The Limerick start-up that wants to save 1.35 million lives

Provizio CEO Barry Lunn. The company has just secured €5.2m in seed investment for AI technology to perceive, predict and prevent car accidents in real-time. Picture: Don Moloney
According to CEO Barry Lunn, the world is not just living through the coronavirus pandemic, but an automotive pandemic and his company might just be the vaccine.
The World Health Organisation (WHO) says each year there are over 1.35 million road deaths worldwide and over 50 million people maimed, with the cost to the global economy estimated to be over $2 trillion.
“We started Provizio to solve the global road death pandemic," Mr Lunn said.
"1.35 million to zero drives everything we do."
The Limerick start-up, which also has offices in Belfast and Pittsburgh, is now fuelled up and ready to go, having just secured €5.2m in seed investment for its five-dimensional sensory platform that uses AI to perceive, predict and prevent car accidents in real-time and beyond the line of sight.

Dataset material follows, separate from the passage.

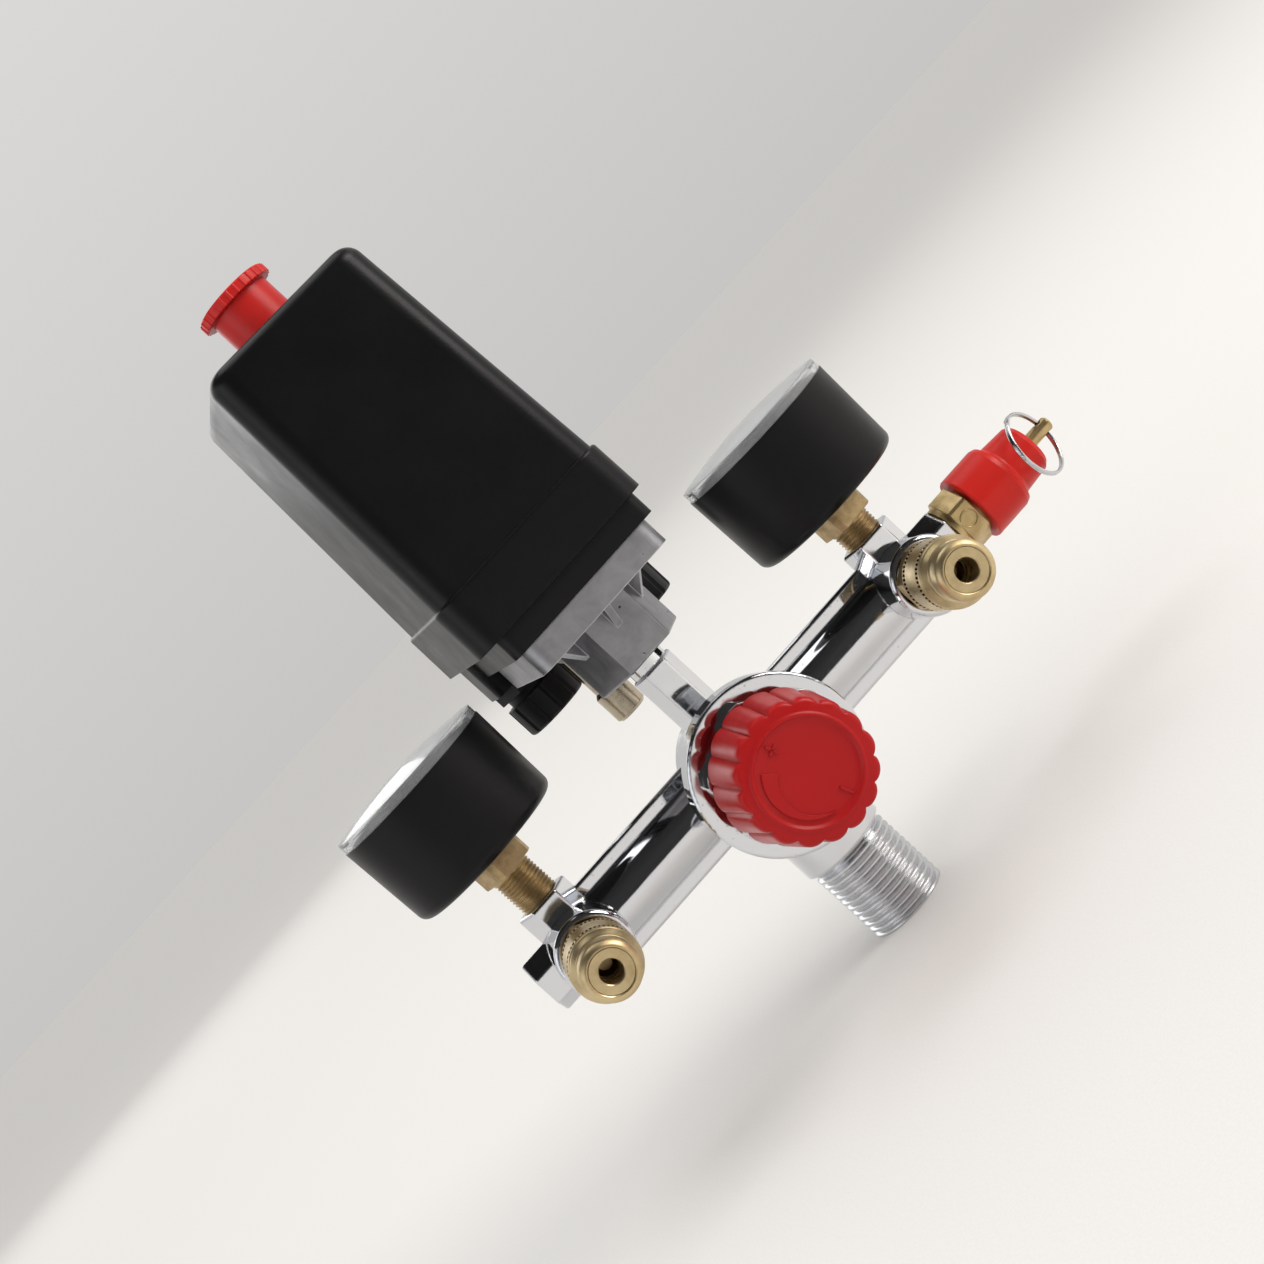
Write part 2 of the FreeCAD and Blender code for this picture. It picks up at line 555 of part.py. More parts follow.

Provizio says that today’s emergency braking systems can only measure approximately 40 metres ahead – equivalent to a one-second reaction time – at motorway speeds, but to perceive, predict and prevent accidents you need ten times the capability of these systems. That's where it's Accident Prevention Technology Platform comes in.
The Provizio team, made up of experts in robotics, AI, computer vision and radar sensor development call it their "guardian angel" platform.
Up until now, the focus of car safety measures has largely been on “a reactive basis or with prescriptive safety measures”, but “these merely minimise damage to passengers, they do not stop the crash from occurring.”

Mr Lunn believes that AI is the future of car safety and the industry's focus on autonomous or self-driving vehicles should only come after the former is solved.
“[The automative industry] should never have talked about autonomy until we could solve the problems that lead to crashes," he said. "I think that's where we really got it wrong."
"We've all had those moments where we've almost killed ourselves."
“If the technology in your car saves you, if you are about to do an overtaking manoeuvre and the steering wheel stops you and then a vehicle came against you and you go 'Oh Christ, thank God for that'. That's how you get people comfortable with autonomy.”
Clearly, it's a message that has been successful with investors. Venture Capital, industry and technology veterans such as Bobby Hambrick, the founder of Autonomous Stuff and the founders of Movidius all came in board in their recent seed investment round.
Bobby Hambrick, founder AutonomouStuff commented that it isn't often a company with "a market of this scale and a mission of this magnitude comes about."
ACT Venture Capital, who backed Lunn’s previous company Arralis, and the European Innovation Council have also come on board.
"It is tough out there to raise money at the minute,” Mr Lunn said, “but we had an awful lot of advantages. I think that's important to point out as part of the story too.”
"10 years ago it wouldn't have been easy for me to do it.”
Mr Lunn, who has experience raising funds for a number of other companies in the past, including Sensurity and Arralis, said reaching out to previous investors was a key strategy this time around.
“We did do it all over Zoom, but everyone that we spoke to was someone I had an existing relationship.”
“No one's going to write a check for someone they've never met," he said.
“My plan of attack was to talk to people I knew, people who would know the sector, who would know me, People I might have a track record with, or they were some close associate of one of those people. So they were one degree away, and that's a much easier conversion.”
Mr Lunn said he’s noticed a trend around the funding that is being announced.
“Across the board, it's bigger rounds, and it's mature companies, there's more money going into A and B rounds and things like that. There tends to be a track record where they're going in.”
"The same amount of money is still being invested but it's been consolidated into a smaller number of deals, to reduce the risks and I think that's what makes it so tough for startups right now to raise money.”
Even so, Mr Lunn was positive about today's environment.
"The number of people that just want to see you do well has gone through the roof."
"Enterprise Ireland, they just couldn't do enough for us, the car manufacturers, the tier ones, the accelerator groups that are out there that we deal with in their r&d groups and things like that, and the investors as well, everyone's got an attitude of "Is there anything I can help you with here?"
One piece of advice? "Be ready when someone asks can I help you with something."